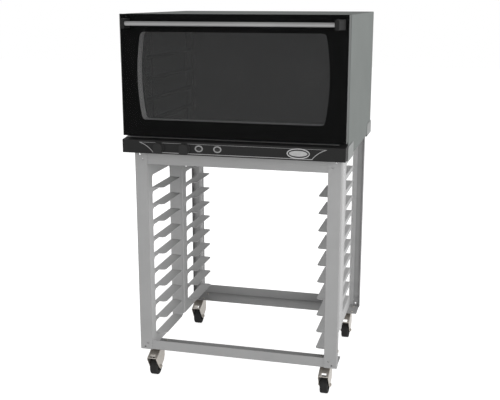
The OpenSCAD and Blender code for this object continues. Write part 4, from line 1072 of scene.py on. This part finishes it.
FLOOR_SIZE, FLOOR_DROP = 30, 0.5
bpy.ops.mesh.primitive_plane_add(size=FLOOR_SIZE, location=(0, 0, -FLOOR_DROP * MM))
floor = settle(bpy.context.object)
floor.name = "studio_floor"
floor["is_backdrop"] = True
paper = bpy.data.materials.new("white_paper_floor")
paper.use_nodes = True
paper.cycles.emission_sampling = "NONE"
sheet = paper.node_tree
sheet.nodes.clear()
ray = add_node(sheet, "LightPath").outputs
for_mirrors = add_node(sheet, "Math", {1: MIRROR_LIFT}, {0: ray["Is Glossy Ray"]}, operation="MULTIPLY")
lift = add_node(sheet, "Math", {1: CAMERA_LIFT},
                {0: ray["Is Camera Ray"], 2: for_mirrors.outputs[0]}, operation="MULTIPLY_ADD")
matt = add_node(sheet, "BsdfDiffuse", {"Color": linear("#b8b8b8")})
glow = add_node(sheet, "Emission", {"Color": WHITE}, {"Strength": lift.outputs[0]})
lifted = add_node(sheet, "AddShader", links={0: matt.outputs[0], 1: glow.outputs[0]})
add_node(sheet, "OutputMaterial", links={"Surface": lifted.outputs[0]})
paint(floor, paper)
print("world ambient", AMBIENT, "and a floor of", floor.dimensions[0], "m")

# %% [markdown]
# Large area lamps at a plain level light the object, so that a colour renders about as it is written.
# Mirrors don't see them, so that no bright square lies on the steel.

# %% Hang the lamps
LAMPS_AIM = Vector((0, 0, 0.8))


def softbox(name, place, size, power):
    """A square area lamp that looks at the object's middle."""
    bpy.ops.object.light_add(type="AREA", location=place)
    lamp = bpy.context.object
    lamp.name = name
    lamp.data.shape = "SQUARE"
    lamp.data.size = size
    lamp.data.energy = power
    lamp.visible_glossy = False
    lamp.rotation_euler = (LAMPS_AIM - Vector(place)).to_track_quat("-Z", "Y").to_euler()


softbox("key_softbox", (6.66, -1.18, 2.6), 3.4, 355)
softbox("front_right_fill", (2.4, -6.0, 1.9), 2.8, 140)
softbox("front_left_fill", (-1.6, -5.0, 1.4), 2.4, 22)
softbox("rear_left_fill", (-3.2, 2.6, 2.2), 2.4, 50)

# %% [markdown]
# ## Size
#
# The last cell prints the corners of the dressed object, in metres. The pieces that were added stay inside
# the frame's box.

# %% Print the size
low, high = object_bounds()
print("dressed from", short(low, 4), "to", short(high, 4))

- - - - -

### Task requirements:
Restate the data above word for word.

### Response to this exercise:
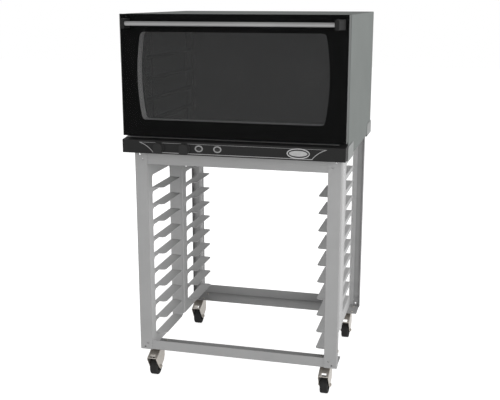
The OpenSCAD and Blender code for this object continues. Write part 4, from line 1072 of scene.py on. This part finishes it.
FLOOR_SIZE, FLOOR_DROP = 30, 0.5
bpy.ops.mesh.primitive_plane_add(size=FLOOR_SIZE, location=(0, 0, -FLOOR_DROP * MM))
floor = settle(bpy.context.object)
floor.name = "studio_floor"
floor["is_backdrop"] = True
paper = bpy.data.materials.new("white_paper_floor")
paper.use_nodes = True
paper.cycles.emission_sampling = "NONE"
sheet = paper.node_tree
sheet.nodes.clear()
ray = add_node(sheet, "LightPath").outputs
for_mirrors = add_node(sheet, "Math", {1: MIRROR_LIFT}, {0: ray["Is Glossy Ray"]}, operation="MULTIPLY")
lift = add_node(sheet, "Math", {1: CAMERA_LIFT},
                {0: ray["Is Camera Ray"], 2: for_mirrors.outputs[0]}, operation="MULTIPLY_ADD")
matt = add_node(sheet, "BsdfDiffuse", {"Color": linear("#b8b8b8")})
glow = add_node(sheet, "Emission", {"Color": WHITE}, {"Strength": lift.outputs[0]})
lifted = add_node(sheet, "AddShader", links={0: matt.outputs[0], 1: glow.outputs[0]})
add_node(sheet, "OutputMaterial", links={"Surface": lifted.outputs[0]})
paint(floor, paper)
print("world ambient", AMBIENT, "and a floor of", floor.dimensions[0], "m")

# %% [markdown]
# Large area lamps at a plain level light the object, so that a colour renders about as it is written.
# Mirrors don't see them, so that no bright square lies on the steel.

# %% Hang the lamps
LAMPS_AIM = Vector((0, 0, 0.8))


def softbox(name, place, size, power):
    """A square area lamp that looks at the object's middle."""
    bpy.ops.object.light_add(type="AREA", location=place)
    lamp = bpy.context.object
    lamp.name = name
    lamp.data.shape = "SQUARE"
    lamp.data.size = size
    lamp.data.energy = power
    lamp.visible_glossy = False
    lamp.rotation_euler = (LAMPS_AIM - Vector(place)).to_track_quat("-Z", "Y").to_euler()


softbox("key_softbox", (6.66, -1.18, 2.6), 3.4, 355)
softbox("front_right_fill", (2.4, -6.0, 1.9), 2.8, 140)
softbox("front_left_fill", (-1.6, -5.0, 1.4), 2.4, 22)
softbox("rear_left_fill", (-3.2, 2.6, 2.2), 2.4, 50)

# %% [markdown]
# ## Size
#
# The last cell prints the corners of the dressed object, in metres. The pieces that were added stay inside
# the frame's box.

# %% Print the size
low, high = object_bounds()
print("dressed from", short(low, 4), "to", short(high, 4))